Bilinçdışının bu ikili, paradoksal doğası, günlük hayatta kendisini anlaşılmazlık ve kontrol edilemeyen duygusal tepkiler olarak gösterir:

A. Ego’nun Güç Kaybı

Bilinçdışının özerkliği, tam olarak duyguların (affects) üretildiği yerde başlar.

  • İhtilal: Duygular, içgüdüsel, istemsiz tepkilerdir ve temel patlamalarıyla bilincin rasyonel düzenini bozar. Duygulanımlar şiddetlendiğinde, Ego-bilinci, daha önce bilinçdışı olan özerk içerikler tarafından bir kenara itilir.
  • Gündelik Örnek: Yoğun bir öfke anında sarf ettiğimiz sözler veya aldığımız ani bir karar, sanki “hiçlikten” ortaya çıkmış gibi görünür ve bize bile yabancıdır. Bu durumda, Ego ve bilinçdışı sıklıkla yer değiştirir. Bu, Jung’un belirttiği gibi, bilinçdışının Ego’nun rolünü üstlenebildiğini gösteren ve normal insanlarda dahi görülebilen bir özerklik eğilimidir.

B. Yorumlama Güçlüğü

Bilinçdışının Janus yüzlü olması, onun bir tezahürünü yorumlamayı zorlaştırır:

  • Çatışan Anlamlar: Bilinçdışından gelen bir rüya veya güçlü bir sezgisel fikir, aynı anda hem geçmişten gelen atalardan kalma önkoşulların bir etkisi hem de geleceği şekillendirecek teleolojik bir amaç olarak yorumlanabilir.
  • Sembolün Önemi: Bu nedenle, Ego’nun durağan ve tek taraflı düşünme eğilimine karşı, bilinçdışı, çoklu anlamlarla dolu, belirsiz (ambiguous) ve paradoksal semboller aracılığıyla konuşur. Örneğin, mandalalar gibi birleşen semboller, karşıtların bu uyumlaştırılmasını ifade ederek, Ego’nun karşıtları uzlaştıramadığı yerde, bireyleşmeye giden yolu gösterir.

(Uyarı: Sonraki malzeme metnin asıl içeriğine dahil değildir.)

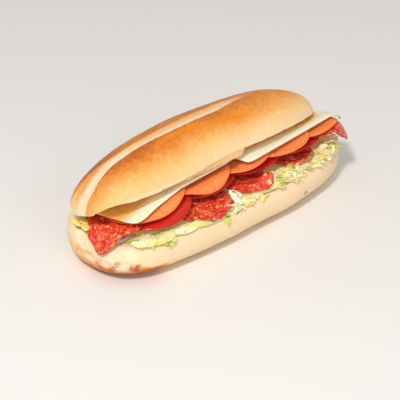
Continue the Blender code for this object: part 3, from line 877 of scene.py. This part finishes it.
def salami_material():
    """Coarse red meat with flecks of white and orange fat, moist on the cut face."""
    made, tree, shader, where = start_material("salami_cut", 0.36)
    stirred = add_node(tree, "ShaderNodeTexNoise", {"Vector": where, "Scale": 420.0, "Detail": 2.0})
    drift = add_node(tree, "ShaderNodeVectorMath",
                     {0: stirred.outputs["Color"], 1: (0.0022, 0.0022, 0.0022)}, operation="MULTIPLY")
    moved = add_node(tree, "ShaderNodeVectorMath", {0: where, 1: drift.outputs[0]}, operation="ADD")
    lump_distance, lump_numbers = add_cells(tree, moved.outputs[0], 520.0)
    meat = add_ramp(tree, lump_numbers[0],
                    (0.0, colour(196, 34, 26)), (0.45, colour(226, 62, 42)), (0.8, colour(240, 92, 56)),
                    (1.0, colour(246, 122, 74)))
    fat_distance, fat_numbers = add_cells(tree, moved.outputs[0], 330.0)
    is_fat = add_math(tree, "GREATER_THAN", fat_numbers[1], 0.80)
    fat = add_math(tree, "MULTIPLY", is_fat, add_fade(tree, fat_distance, 0.52, 0.34))
    fat_shade = add_mix(tree, fat_numbers[2], colour(250, 150, 76), colour(252, 208, 160))
    _, grit = add_cells(tree, where, 900.0)
    dots = add_math(tree, "MULTIPLY", add_math(tree, "GREATER_THAN", grit[0], 0.90), 0.55)
    shade = add_mix(tree, dots, meat, colour(250, 186, 140))
    shade = add_mix(tree, fat, shade, fat_shade)
    casing = add_fade(tree, add_channels(tree, "cut")[0], 0.972, 0.99)
    shade = add_mix(tree, add_math(tree, "MULTIPLY", casing, 0.7), shade, colour(176, 44, 28))
    tree.links.new(shade, shader.inputs["Base Color"])
    relief = add_math(tree, "ADD", lump_distance, add_math(tree, "MULTIPLY", fat, 0.4))
    add_bump(tree, shader, relief, 0.35)
    return made


def round_outline(centre_x, centre_y, radius_x, radius_y, corner=None, ragged=0.0, seed=0.0, stretch=0.15):
    """An oval, which may be drawn out to a corner at the angle given, with a ragged rim."""
    def outline(share, around):
        reach = share
        if corner is not None:
            off = (around - corner + pi) % (2.0 * pi) - pi
            reach *= 1.0 + stretch * exp(-(off / 0.45) ** 2)
        if ragged:
            for waves, share_of_it in ((3.0, 1.0), (9.0, 0.5)):
                at = Vector((waves * cos(around), waves * sin(around), seed))
                reach *= 1.0 + share_of_it * ragged * noise.noise(at)
        offset = radius_x * reach * cos(around)
        return centre_x + offset, centre_y + radius_y * reach * sin(around), offset
    return outline


def surface_ripple(x, y):
    return 0.10 * MM * wave(x, y, 0.0, 2.2)


def curl_up(lift_x, lift_width, amount, ripple, size, fold=0.0):
    """Lifts the free front edge of a slice about lift_x, folds its rim down again, and ripples it."""
    def bump(x, y, side):
        free = ramp(-y, 28.5, 6.0)
        folded = 1.0 - fold * ramp(-y, 34.0, 4.5)
        rise = amount * exp(-((x - lift_x) / lift_width) ** 2) * free * folded
        rise += ripple * free * (0.5 + 0.5 * sin(x / size + 2.0 * wave(x, y, 4.0, 12.0)))
        return rise + surface_ripple(x, y)
    return bump


salami_meat = salami_material()
on_bed = (
    (round_outline(-31.5 * MM, -16.0 * MM, 21.0 * MM, 25.5 * MM, radians(-42.0), 0.03, 2.0),
     curl_up(-17.0 * MM, 9.0 * MM, 3.6 * MM, 1.0 * MM, 1.9 * MM, 0.6)),
    (round_outline(7.0 * MM, -15.0 * MM, 15.5 * MM, 24.5 * MM, radians(-60.0), 0.03, 3.0, 0.10),
     curl_up(15.0 * MM, 10.0 * MM, 5.4 * MM, 0.9 * MM, 1.7 * MM, 1.2)),
    (round_outline(50.0 * MM, -12.0 * MM, 17.0 * MM, 22.0 * MM, None, 0.03, 4.0),
     curl_up(58.0 * MM, 9.0 * MM, 6.0 * MM, 0.9 * MM, 2.0 * MM)),
)
for number, (outline, bump) in enumerate(on_bed, start=2):
    salami = new_mesh_object(f"salami_slice_{number}",
                             laid_slice(outline, SALAMI_LEVEL, SALAMI_THICKNESS, bump=bump), salami_meat)
    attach(salami, "root")
    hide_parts(f"salami_{number}")

# ------------------------ tomato
# Ripe tomato slices about 50 mm across and 3 mm thick, shingled along the roll, each lying on the one
# to its right.  Wet flesh inside a thin shiny skin.


def tomato_material():
    made, tree, shader, where = start_material("tomato_cut", 0.22)
    share = add_channels(tree, "cut")[0]
    streaks = add_grain(tree, where, 2.0, 3.0, 1.5)
    flesh = add_mix(tree, streaks, colour(194, 32, 20), colour(220, 62, 38))
    flesh = add_mix(tree, add_fade(tree, share, 0.70, 0.86), flesh, colour(206, 38, 24))
    shade = add_mix(tree, add_fade(tree, share, 0.955, 0.975), flesh, colour(194, 30, 18))
    tree.links.new(shade, shader.inputs["Base Color"])
    add_bump(tree, shader, streaks, 0.12)
    return made


tomato_flesh = tomato_material()
tomatoes = ((-55.5, -7.0, 27.0), (-17.0, -3.5, 25.0), (22.0, -3.0, 25.0), (58.0, -2.5, 25.0))
for number, (x, y, radius) in enumerate(tomatoes, start=1):
    outline = round_outline(x * MM, y * MM, min(radius * MM, TOMATO_RADIUS), radius * MM,
                            None, 0.006, number)
    tomato_shape = laid_slice(outline, TOMATO_LEVEL, TOMATO_THICKNESS, TOMATO_SLOPE)
    tomato = new_mesh_object(f"tomato_slice_{number}", tomato_shape, tomato_flesh)
    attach(tomato, "root")
    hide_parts(f"tomato_{number}")

# ------------------------ salami at the two ends
# One slice lies on the first tomato and droops over the left front corner of the roll.  The other lies
# on the last tomato, under the last sausage slice, and its free rim springs up past the right-hand end.

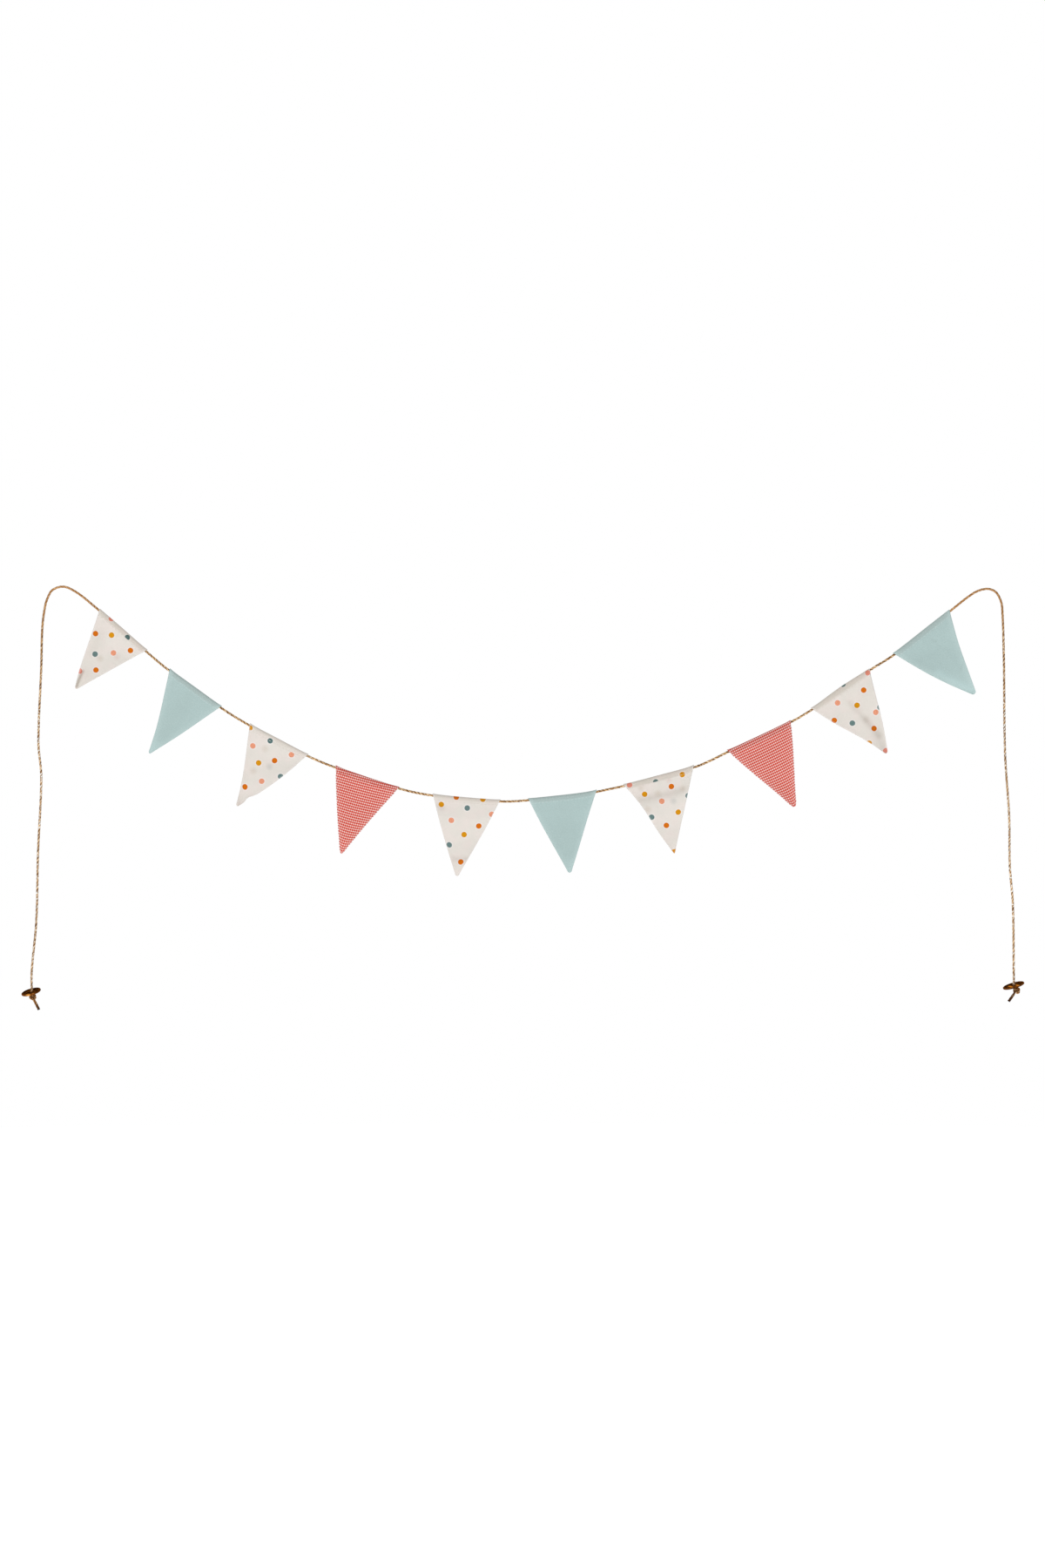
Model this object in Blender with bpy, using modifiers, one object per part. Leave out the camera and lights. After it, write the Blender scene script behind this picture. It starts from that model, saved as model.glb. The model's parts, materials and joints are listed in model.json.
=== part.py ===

Sonuç olarak, bilinçdışının Janus yüzlü olması, kişiyi sadece dışsal neden-sonuç zincirlerine odaklanmaktan kurtarır. Gerçek özgürleşme, ne sadece geçmişi (içgüdüleri) bastırarak ne de sadece geleceği (rasyonel hedefleri) zorlayarak değil, içimizdeki iki zıt gücün de eşit haklara sahip olduğu adil bir mücadele ile mümkündür.